- **WHAT THE TASK REQUIRES**:
From the listing below, copy only the lines from the line that contains "shank = Vector((PULL_THICKNESS, EYE_WIDTH, SHANK_LENGTH" to the line that contains "zip(*points))), Vector(map(max, zip(*points)))", counting those two lines as part of the copy.

- **DATASET EXCERPT**:
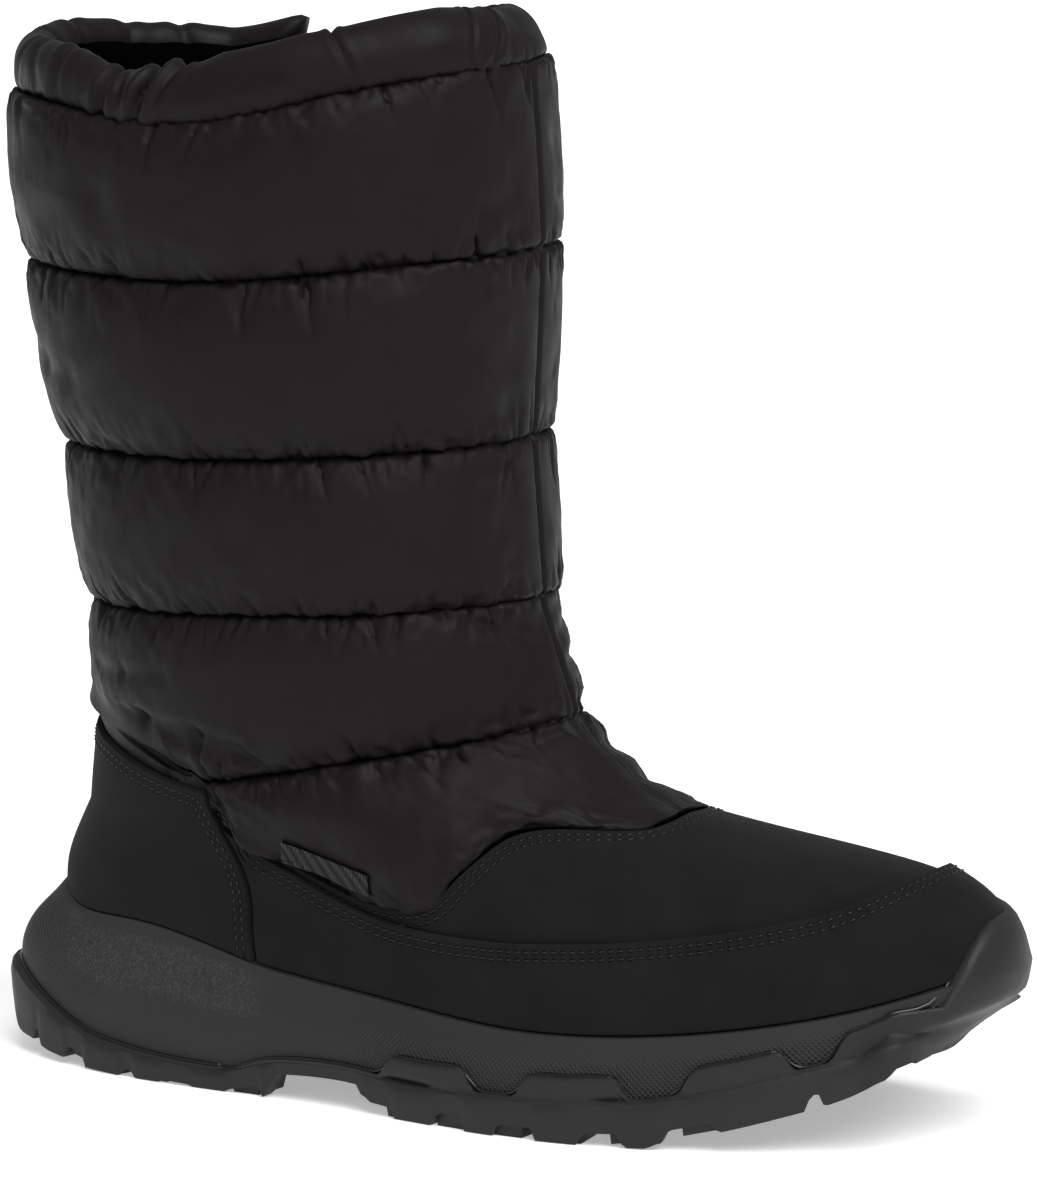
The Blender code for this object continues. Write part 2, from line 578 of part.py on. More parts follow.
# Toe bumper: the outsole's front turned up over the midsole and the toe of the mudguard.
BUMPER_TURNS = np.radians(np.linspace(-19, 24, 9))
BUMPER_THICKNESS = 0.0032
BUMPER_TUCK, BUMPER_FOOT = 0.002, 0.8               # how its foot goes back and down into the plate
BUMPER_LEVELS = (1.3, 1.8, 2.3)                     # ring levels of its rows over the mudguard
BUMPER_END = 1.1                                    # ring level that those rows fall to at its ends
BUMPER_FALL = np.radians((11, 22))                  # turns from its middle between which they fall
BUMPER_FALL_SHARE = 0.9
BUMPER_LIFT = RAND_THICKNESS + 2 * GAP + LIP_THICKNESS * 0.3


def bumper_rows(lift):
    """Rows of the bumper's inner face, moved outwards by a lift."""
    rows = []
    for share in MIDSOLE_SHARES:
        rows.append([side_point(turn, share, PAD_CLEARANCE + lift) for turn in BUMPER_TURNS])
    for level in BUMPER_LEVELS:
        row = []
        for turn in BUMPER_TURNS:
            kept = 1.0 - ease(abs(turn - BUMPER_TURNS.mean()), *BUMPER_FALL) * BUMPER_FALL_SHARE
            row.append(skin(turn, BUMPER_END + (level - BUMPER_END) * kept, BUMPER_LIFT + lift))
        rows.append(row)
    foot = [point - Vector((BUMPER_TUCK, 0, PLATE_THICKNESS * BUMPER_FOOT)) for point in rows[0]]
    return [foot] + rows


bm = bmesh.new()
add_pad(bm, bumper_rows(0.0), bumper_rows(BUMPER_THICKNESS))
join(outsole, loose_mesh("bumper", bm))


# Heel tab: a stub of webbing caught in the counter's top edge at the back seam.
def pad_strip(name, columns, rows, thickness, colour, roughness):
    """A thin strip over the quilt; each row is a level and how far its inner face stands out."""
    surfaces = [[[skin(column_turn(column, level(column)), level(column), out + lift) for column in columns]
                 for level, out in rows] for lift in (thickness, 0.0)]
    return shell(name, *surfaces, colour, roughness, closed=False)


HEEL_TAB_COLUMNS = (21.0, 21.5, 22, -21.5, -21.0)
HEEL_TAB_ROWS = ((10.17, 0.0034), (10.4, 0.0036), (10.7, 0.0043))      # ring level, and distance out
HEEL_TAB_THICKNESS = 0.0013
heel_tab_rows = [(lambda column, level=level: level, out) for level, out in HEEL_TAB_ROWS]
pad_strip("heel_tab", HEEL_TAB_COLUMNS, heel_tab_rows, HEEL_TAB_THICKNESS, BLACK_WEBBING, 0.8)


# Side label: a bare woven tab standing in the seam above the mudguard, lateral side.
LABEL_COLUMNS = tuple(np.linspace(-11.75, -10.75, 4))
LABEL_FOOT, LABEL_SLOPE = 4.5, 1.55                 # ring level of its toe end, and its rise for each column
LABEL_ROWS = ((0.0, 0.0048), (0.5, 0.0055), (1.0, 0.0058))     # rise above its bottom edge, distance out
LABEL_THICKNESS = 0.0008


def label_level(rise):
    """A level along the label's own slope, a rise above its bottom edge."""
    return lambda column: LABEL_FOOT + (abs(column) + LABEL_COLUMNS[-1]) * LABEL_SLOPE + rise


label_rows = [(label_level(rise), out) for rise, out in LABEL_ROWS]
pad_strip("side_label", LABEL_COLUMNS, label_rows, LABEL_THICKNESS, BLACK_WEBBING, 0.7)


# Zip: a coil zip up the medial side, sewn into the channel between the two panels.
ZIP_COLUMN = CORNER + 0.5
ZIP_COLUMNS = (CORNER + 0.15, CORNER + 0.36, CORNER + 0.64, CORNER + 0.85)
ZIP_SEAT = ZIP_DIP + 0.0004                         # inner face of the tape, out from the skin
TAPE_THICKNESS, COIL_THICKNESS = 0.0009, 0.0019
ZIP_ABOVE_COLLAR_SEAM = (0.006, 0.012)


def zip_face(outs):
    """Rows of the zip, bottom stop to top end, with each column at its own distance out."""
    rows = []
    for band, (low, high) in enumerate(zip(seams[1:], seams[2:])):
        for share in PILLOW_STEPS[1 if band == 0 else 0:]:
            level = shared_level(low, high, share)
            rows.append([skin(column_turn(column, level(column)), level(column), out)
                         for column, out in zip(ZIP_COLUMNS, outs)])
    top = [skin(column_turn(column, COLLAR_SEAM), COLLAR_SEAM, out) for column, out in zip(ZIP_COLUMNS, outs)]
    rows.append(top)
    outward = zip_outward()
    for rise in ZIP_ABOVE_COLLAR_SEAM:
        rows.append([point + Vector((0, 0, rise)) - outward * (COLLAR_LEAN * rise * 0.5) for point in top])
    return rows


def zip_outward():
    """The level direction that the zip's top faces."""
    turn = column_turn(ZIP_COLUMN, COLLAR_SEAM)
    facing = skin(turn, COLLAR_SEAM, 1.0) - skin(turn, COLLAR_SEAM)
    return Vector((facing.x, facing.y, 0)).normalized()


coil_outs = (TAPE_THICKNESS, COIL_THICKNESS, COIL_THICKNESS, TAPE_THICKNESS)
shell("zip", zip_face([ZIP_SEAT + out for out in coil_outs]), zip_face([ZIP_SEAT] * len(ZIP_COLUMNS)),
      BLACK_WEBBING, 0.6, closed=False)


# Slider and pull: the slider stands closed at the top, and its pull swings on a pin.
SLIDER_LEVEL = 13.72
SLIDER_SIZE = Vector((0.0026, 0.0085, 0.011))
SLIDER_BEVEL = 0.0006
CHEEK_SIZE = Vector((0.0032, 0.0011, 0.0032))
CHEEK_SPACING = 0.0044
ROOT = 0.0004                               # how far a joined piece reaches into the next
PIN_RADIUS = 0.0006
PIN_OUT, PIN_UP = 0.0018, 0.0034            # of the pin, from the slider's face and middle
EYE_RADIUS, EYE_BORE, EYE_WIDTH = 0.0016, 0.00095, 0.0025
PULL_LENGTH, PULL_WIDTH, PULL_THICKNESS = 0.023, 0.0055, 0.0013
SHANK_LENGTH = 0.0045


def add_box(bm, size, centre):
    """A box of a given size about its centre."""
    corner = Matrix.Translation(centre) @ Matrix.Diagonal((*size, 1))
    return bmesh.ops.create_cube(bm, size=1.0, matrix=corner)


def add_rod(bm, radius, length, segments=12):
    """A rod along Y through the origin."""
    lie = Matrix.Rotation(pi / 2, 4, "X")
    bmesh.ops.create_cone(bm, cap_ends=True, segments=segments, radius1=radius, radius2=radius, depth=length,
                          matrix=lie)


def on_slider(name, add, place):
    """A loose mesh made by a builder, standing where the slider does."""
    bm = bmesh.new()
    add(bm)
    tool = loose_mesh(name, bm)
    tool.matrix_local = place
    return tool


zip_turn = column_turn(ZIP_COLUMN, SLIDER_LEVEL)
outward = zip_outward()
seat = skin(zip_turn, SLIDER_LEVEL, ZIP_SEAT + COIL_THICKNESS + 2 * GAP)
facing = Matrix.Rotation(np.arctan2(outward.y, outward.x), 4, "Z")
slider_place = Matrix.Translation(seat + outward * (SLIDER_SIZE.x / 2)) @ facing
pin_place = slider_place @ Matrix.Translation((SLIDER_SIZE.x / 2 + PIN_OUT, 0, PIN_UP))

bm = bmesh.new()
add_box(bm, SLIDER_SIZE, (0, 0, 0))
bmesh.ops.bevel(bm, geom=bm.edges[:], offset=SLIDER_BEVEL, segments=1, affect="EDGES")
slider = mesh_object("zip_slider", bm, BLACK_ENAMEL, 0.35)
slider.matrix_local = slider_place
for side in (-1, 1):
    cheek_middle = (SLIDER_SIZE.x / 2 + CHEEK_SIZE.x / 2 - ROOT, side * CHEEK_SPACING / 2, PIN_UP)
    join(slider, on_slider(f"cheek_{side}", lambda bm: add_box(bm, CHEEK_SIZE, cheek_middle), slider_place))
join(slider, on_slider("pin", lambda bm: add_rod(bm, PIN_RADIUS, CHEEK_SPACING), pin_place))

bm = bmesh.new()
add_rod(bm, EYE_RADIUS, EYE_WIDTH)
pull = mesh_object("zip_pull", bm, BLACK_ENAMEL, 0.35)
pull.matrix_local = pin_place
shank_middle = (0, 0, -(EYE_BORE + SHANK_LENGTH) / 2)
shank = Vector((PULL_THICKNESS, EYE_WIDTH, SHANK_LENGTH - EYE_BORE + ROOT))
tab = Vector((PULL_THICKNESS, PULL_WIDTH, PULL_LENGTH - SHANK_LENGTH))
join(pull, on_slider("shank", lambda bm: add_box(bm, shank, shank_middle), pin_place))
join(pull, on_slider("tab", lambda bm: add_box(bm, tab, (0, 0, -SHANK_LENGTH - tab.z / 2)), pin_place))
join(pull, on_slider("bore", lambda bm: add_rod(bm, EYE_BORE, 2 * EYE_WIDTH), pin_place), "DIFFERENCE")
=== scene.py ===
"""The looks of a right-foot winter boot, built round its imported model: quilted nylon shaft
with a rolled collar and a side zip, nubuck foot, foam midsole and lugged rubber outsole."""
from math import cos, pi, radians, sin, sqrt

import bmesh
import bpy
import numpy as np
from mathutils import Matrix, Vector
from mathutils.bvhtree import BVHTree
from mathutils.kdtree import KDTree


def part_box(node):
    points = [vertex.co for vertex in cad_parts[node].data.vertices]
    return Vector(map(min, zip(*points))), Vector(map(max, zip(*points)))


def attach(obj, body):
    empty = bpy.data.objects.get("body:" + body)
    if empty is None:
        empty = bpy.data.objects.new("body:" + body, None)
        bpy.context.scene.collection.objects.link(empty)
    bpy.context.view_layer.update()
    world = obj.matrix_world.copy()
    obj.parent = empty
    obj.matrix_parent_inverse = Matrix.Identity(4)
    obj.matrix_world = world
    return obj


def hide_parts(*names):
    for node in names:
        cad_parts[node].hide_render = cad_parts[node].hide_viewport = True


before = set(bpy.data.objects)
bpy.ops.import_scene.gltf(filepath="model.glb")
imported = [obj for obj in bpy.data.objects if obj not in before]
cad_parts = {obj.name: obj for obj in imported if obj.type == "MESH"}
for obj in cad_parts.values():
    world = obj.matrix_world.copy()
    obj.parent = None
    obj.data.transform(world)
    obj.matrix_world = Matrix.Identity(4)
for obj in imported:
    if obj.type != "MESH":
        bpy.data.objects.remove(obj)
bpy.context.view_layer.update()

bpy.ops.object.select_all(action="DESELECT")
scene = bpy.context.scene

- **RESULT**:
shank = Vector((PULL_THICKNESS, EYE_WIDTH, SHANK_LENGTH - EYE_BORE + ROOT))
tab = Vector((PULL_THICKNESS, PULL_WIDTH, PULL_LENGTH - SHANK_LENGTH))
join(pull, on_slider("shank", lambda bm: add_box(bm, shank, shank_middle), pin_place))
join(pull, on_slider("tab", lambda bm: add_box(bm, tab, (0, 0, -SHANK_LENGTH - tab.z / 2)), pin_place))
join(pull, on_slider("bore", lambda bm: add_rod(bm, EYE_BORE, 2 * EYE_WIDTH), pin_place), "DIFFERENCE")
=== scene.py ===
"""The looks of a right-foot winter boot, built round its imported model: quilted nylon shaft
with a rolled collar and a side zip, nubuck foot, foam midsole and lugged rubber outsole."""
from math import cos, pi, radians, sin, sqrt

import bmesh
import bpy
import numpy as np
from mathutils import Matrix, Vector
from mathutils.bvhtree import BVHTree
from mathutils.kdtree import KDTree


def part_box(node):
    points = [vertex.co for vertex in cad_parts[node].data.vertices]
    return Vector(map(min, zip(*points))), Vector(map(max, zip(*points)))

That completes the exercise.